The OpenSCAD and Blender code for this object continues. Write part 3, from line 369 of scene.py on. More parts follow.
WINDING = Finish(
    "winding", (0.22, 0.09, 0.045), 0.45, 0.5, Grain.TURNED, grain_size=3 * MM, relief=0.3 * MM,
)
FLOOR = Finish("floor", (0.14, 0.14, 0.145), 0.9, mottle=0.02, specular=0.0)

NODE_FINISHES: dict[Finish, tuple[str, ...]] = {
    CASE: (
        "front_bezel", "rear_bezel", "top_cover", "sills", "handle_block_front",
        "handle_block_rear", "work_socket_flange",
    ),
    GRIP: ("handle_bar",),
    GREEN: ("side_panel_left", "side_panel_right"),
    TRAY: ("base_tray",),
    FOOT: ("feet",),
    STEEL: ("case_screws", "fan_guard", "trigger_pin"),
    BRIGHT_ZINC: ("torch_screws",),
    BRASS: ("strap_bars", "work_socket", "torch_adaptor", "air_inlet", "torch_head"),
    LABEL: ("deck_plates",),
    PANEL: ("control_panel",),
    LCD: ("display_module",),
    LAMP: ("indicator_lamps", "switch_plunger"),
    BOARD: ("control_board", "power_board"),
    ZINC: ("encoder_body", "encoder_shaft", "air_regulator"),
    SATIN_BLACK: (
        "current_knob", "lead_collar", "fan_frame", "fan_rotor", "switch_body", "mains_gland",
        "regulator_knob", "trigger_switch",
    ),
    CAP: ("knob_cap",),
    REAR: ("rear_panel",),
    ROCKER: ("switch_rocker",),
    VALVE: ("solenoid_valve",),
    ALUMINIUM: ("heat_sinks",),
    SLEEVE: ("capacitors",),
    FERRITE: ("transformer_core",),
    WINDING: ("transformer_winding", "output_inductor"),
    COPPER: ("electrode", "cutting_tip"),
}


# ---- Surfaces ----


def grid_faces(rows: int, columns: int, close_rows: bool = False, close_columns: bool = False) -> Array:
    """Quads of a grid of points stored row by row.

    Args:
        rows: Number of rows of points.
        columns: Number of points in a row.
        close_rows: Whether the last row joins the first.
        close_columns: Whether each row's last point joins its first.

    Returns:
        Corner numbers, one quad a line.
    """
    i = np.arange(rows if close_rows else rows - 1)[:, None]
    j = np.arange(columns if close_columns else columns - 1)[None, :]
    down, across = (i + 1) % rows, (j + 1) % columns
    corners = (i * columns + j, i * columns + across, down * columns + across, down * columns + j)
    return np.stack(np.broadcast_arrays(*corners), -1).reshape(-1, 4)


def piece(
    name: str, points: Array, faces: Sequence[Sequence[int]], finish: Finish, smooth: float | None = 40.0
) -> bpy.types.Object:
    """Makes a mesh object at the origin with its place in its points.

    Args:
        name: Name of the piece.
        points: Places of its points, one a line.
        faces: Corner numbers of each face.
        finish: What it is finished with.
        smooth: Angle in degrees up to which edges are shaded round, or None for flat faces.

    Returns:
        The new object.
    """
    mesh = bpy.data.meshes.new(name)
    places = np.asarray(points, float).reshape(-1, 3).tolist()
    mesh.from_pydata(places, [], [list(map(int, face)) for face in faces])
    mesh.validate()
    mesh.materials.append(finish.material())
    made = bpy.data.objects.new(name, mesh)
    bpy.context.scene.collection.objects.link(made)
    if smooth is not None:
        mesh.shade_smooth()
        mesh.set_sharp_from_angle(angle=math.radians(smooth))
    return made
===
Short exercise:
The required output is the exact run of lines from the beginning of the listing above to the line that contains "0.9, mottle=0.02, specular=0.0)", inclusive of both.

Output below:
The OpenSCAD and Blender code for this object continues. Write part 3, from line 369 of scene.py on. More parts follow.
WINDING = Finish(
    "winding", (0.22, 0.09, 0.045), 0.45, 0.5, Grain.TURNED, grain_size=3 * MM, relief=0.3 * MM,
)
FLOOR = Finish("floor", (0.14, 0.14, 0.145), 0.9, mottle=0.02, specular=0.0)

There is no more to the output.